For enterprise-grade reporting, BIM Collaborate streams raw coordination data into Power BI. Combine coordination KPIs with procurement schedules or cost ledgers to craft executive dashboards that speak CFO language. Red-flagged analytics can be converted into high-priority issues without leaving the dashboard, closing the gap between observation and action.

  • Pin the “Unresolved Clashes Forecast” widget to project home pages so risk remains top of mind for every user logging in.
  • Use trendline inflections—where resolution rate dips—to trigger all-hands reviews before deadlines slip.

By turning raw data into foresight, analytics transforms coordination from a historical record into a steering wheel for future decisions.

Seamless Integration with Autodesk Construction Cloud Ecosystem

BIM Collaborate derives much of its potency from tight coupling with the broader Autodesk Construction Cloud (ACC). Single sign-on means a drafter, estimator, and site superintendent all land on the same project home, seeing role-specific modules without juggling credentials or URLs.

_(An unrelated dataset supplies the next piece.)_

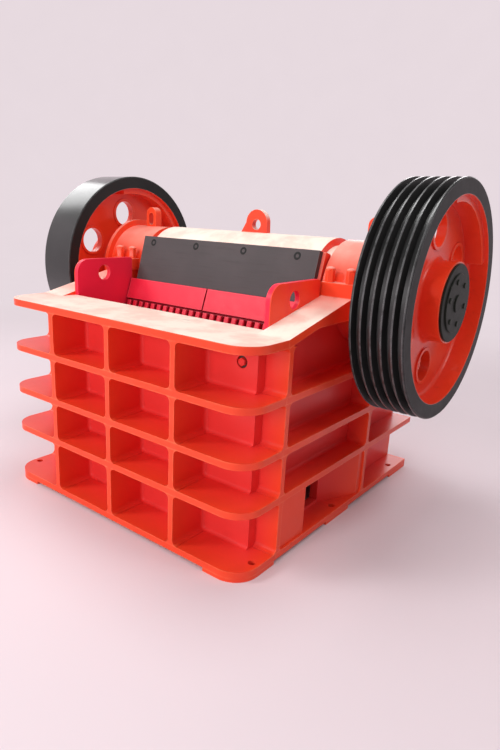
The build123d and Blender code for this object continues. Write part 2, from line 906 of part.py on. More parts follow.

The connectivity is more than cosmetic. Imagine a field engineer standing beside a column wrap-around who spots a discrepancy. From the BIM Viewer, she snaps a markup and spawns an RFI; the resulting document inherits spatial coordinates, linked model elements, and embedded viewpoint. When the design team replies, the answer flows back, automatically updating both the RFI log in Build and the context bubble in Collaborate.

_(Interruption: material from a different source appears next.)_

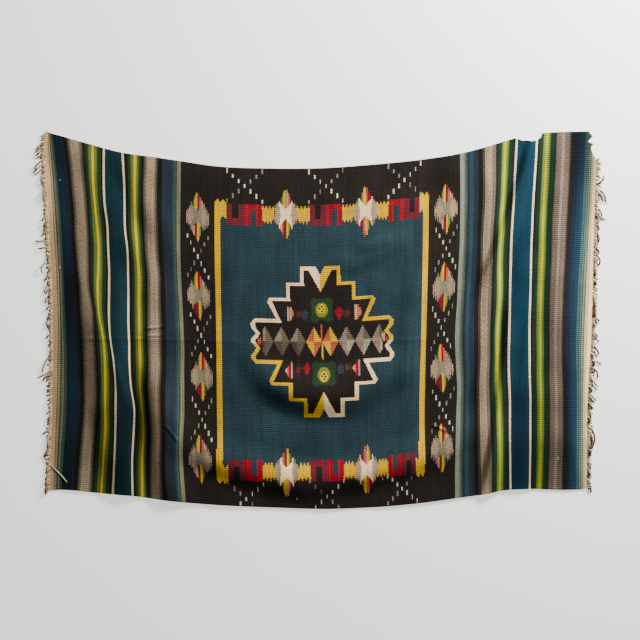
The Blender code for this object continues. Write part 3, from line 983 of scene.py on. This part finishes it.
def paint_piece(mesh, middles, sizes, flat):
    """Gives each face its yarn's colour with its painted light and shade, and each point its place in the
    flat web.
    """
    limit = np.array([LENGTH, WIDTH]) / 2 - EDGE_INSIDE
    u, v = np.clip(middles, -limit, limit).T / MM
    colours = [colour for group in YARNS.values() for colour in group.values()]
    carded = np.array([strength for strength, group in YARNS.items() for _ in group])
    depths = np.array([DEEP_RIBS.get(name, 0.0) for name in YARN_NAMES])
    yarn = woven(u, v)
    colour = np.ones((len(yarn), 4))
    # The yarn's colour with the painted light and shade patches laid into it.
    colour[:, :3] = linear(colours)[yarn] * painted_light_factor(u, v)[:, None]
    place = np.concatenate([flat, np.zeros((len(flat), 1))], axis=1)
    corners = np.repeat(np.arange(len(yarn)), sizes)
    add_attribute(mesh.color_attributes, "yarn", "FLOAT_COLOR", "CORNER", "color", colour[corners])
    add_attribute(mesh.attributes, "carded", "FLOAT", "CORNER", "value", carded[yarn][corners])
    add_attribute(mesh.attributes, "deep", "FLOAT", "CORNER", "value", depths[yarn][corners])
    add_attribute(mesh.attributes, "flat", "FLOAT_VECTOR", "POINT", "vector", place)


def add_piece(name, mesh, material):
    mesh.materials.append(material)
    piece = bpy.data.objects.new(name, mesh)
    bpy.context.scene.collection.objects.link(piece)
    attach(piece, "root")
    return piece


# --- The fringe ---
# Plied warp ends along each end of the web, from its top down: where each leaves the edge (v), its
# length, and its headings at the root, the middle and the tip, in degrees from straight out towards -Y.
CORDS_LEFT = (
    (576, 44, 35, 40, 45), (560, 40, 25, 35, 50), (546, 36, 20, 35, 50), (532, 32, 40, 20, 10),
    (515, 56, 25, 50, 100), (502, 56, 25, 45, 40), (490, 48, 40, 40, 30), (473, 58, 40, 85, 155),
    (434, 80, 60, 92, 95), (350, 60, 55, 92, 100), (322, 28, 5, 50, 80), (312, 34, 40, 70, 60),
    (294, 40, 20, 75, 130), (278, 34, 40, 48, 50), (262, 26, 30, 70, 100), (246, 44, 25, 15, 5),
    (238, 47, 10, 0, -20), (219, 41, 20, 10, 0), (200, 28, 40, 90, 150), (185, 26, 40, 95, 160),
    (166, 62, 12, 60, 192), (134, 41, 50, 58, 65), (128, 30, 20, 60, 110), (112, 28, 40, 60, 70),
    (94, 45, 15, 60, 80), (85, 36, 30, 60, 55), (72, 28, 50, 80, 130), (56, 40, 10, 60, 80),
    (48, 30, 30, 70, 100), (21, 28, 30, 40, 60), (-4, 80, 30, 92, 145), (-12, 30, 20, 80, 150),
    (-30, 30, 20, 85, 155), (-48, 30, 25, 80, 140), (-74, 30, 30, 40, 50), (-96, 18, 50, 80, 100),
    (-130, 16, 40, 80, 120), (-150, 77, 28, 66, 96), (-186, 20, 0, -20, -30), (-198, 58, 35, 30, 5),
    (-206, 36, 30, 60, 110), (-211, 43, 32, 36, 80), (-225, 25, 35, 35, 40), (-245, 21, 35, 35, 35),
    (-366, 12, 30, 40, 60), (-378, 12, 10, 30, 50), (-401, 34, 30, 30, 30), (-414, 54, 45, 85, 105),
    (-425, 83, 60, 80, 65), (-440, 30, 40, 80, 140), (-452, 50, 60, 62, 60), (-462, 34, 55, 65, 60),
    (-515, 30, 55, 62, 70), (-528, 28, 50, 60, 60), (-540, 32, 55, 65, 60), (-552, 28, 40, 60, 75),
    (-562, 34, 55, 60, 60), (-574, 30, 50, 65, 65), (-586, 32, 45, 60, 60), (-600, 26, 50, 60, 70),
)
CORDS_RIGHT = (
    (509, 9, -45, -50, -55), (482, 12, 0, 0, 0), (428, 43, -20, -50, -105), (411, 64, -10, 62, 68),
    (402, 32, 0, 50, 120), (399, 40, 10, 60, 65), (365, 72, 75, 64, -30), (351, 42, 20, 60, 115),
    (332, 31, 50, 45, 10), (316, 30, 20, 80, 150), (306, 34, 30, 90, 160), (294, 30, 10, 70, 150),
    (282, 34, 30, 85, 150), (270, 34, 20, 80, 140), (258, 40, 10, 80, 175), (240, 32, 30, 80, 150),
    (219, 30, 45, 55, 65), (199, 60, 55, 72, 170), (176, 36, 60, 95, 90), (140, 30, 50, 90, 100),
    (101, 20, 20, 80, 150), (60, 16, 0, 40, 80), (46, 60, 70, 84, 70), (10, 40, 60, 80, 60),
    (-18, 31, 45, 35, 20), (-26, 30, 30, 70, 150), (-56, 19, -25, -25, -25), (-71, 27, 40, 45, 50),
    (-86, 33, 35, 45, 55), (-123, 42, 8, 60, 72), (-130, 34, 50, 60, 60), (-147, 25, 70, 70, 70),
    (-172, 30, 10, 80, 160), (-178, 40, -5, 12, 90), (-186, 26, 40, 90, 150), (-195, 52, 20, 60, 150),
    (-204, 26, 30, 60, 100), (-215, 20, -20, -20, -20), (-232, 40, 40, 48, 52), (-240, 26, 30, 70, 120),
    (-247, 37, 38, 45, 65), (-262, 22, 40, 70, 110), (-292, 32, 15, 35, 60), (-298, 26, 30, 50, 70),
    (-316, 27, 60, 50, 20), (-324, 24, 30, 70, 120), (-343, 37, 50, 85, 170), (-366, 20, 40, 80, 130),
    (-394, 17, 10, 10, 10), (-395, 100, 28, 92, 100), (-410, 70, 40, 88, 100), (-430, 30, 20, 80, 150),
    (-456, 28, 30, 85, 150), (-476, 28, 30, 80, 150), (-500, 24, 40, 85, 150), (-524, 26, 30, 80, 140),
    (-546, 26, 40, 85, 150), (-566, 24, 40, 80, 130), (-600, 30, 20, 75, 170),
)
# One end worked loose, lying over the web: u_from, v_from, u_to, v_to, and how far it bows, in metres.
STRAY_END = (-0.938, -0.518, -0.876, -0.583)
STRAY_BOW = 0.0016
STRAY_TONE = 1.5
STRAY_STEPS = 48

# Lengths and radii of the yarns, in metres. All lie a little flattened, just clear of the floor.
FLATNESS = 0.4
FLOOR_GAP = 0.0004
CORD_RADIUS = 0.0021
STRAY_RADIUS = 0.0014
THRUM_RADIUS = 0.0012
KNOT_RADIUS = 0.0024
KNOT_YARN = 0.0012
TUFT_LENGTH = (0.010, 0.017)
THRUM_LENGTH = (0.008, 0.027)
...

Asset registers and submittal workflows reach upstream to the coordination model, harvesting element IDs, manufacturer data, and warranty fields. This lineage eradicates duplicate data entry during handover and lays groundwork for facilities management or digital twin initiatives.

Open APIs extend integration to scheduling or financial systems. Connect to Primavera P6 to visualize a 4D simulation where critical path tasks light up over the federated model. Sync with Procore’s budget module so that coordination status influences forecasted cost exposure—a run of high-risk clashes in the facade package may trigger earlier release of contingency funds.

Autodesk’s roadmap signals even deeper convergence: Tandem digital twins will soon accept packaged model history, ensuring that every coordination decision lives on in operations. By embedding coordination knowledge across the ACC matrix, teams create a lineage of data that endures well beyond substantial completion.

  • Map BIM Collaborate roles to Build permission sets to deliver a unified user profile and avoid maintenance overhead.
  • Leverage ACC’s activity stream to broadcast coordination milestones, keeping non-BIM users in the loop without extra emails.

Conclusion

Cloud-based aggregation, AI-guided issue management, governed package exchange, predictive analytics, and ecosystem integration—each feature on its own drives measurable gains in transparency and risk mitigation. Together they build a continuous feedback loop where models, tasks, and insights feed one another, elevating data fidelity and accountability across the project life cycle.

Firms new to the platform can adopt a phased approach: start by migrating Navisworks reviews to the Model Coordination Hub, then layer in issue workflows and analytics as teams mature. Throughout the rollout, lean on dashboard metrics to illuminate pain points and celebrate incremental wins. In an industry where change orders lurk behind every misaligned sleeve, BIM Collaborate offers a proactive path forward—one where coordination becomes an engine of value rather than a cost center.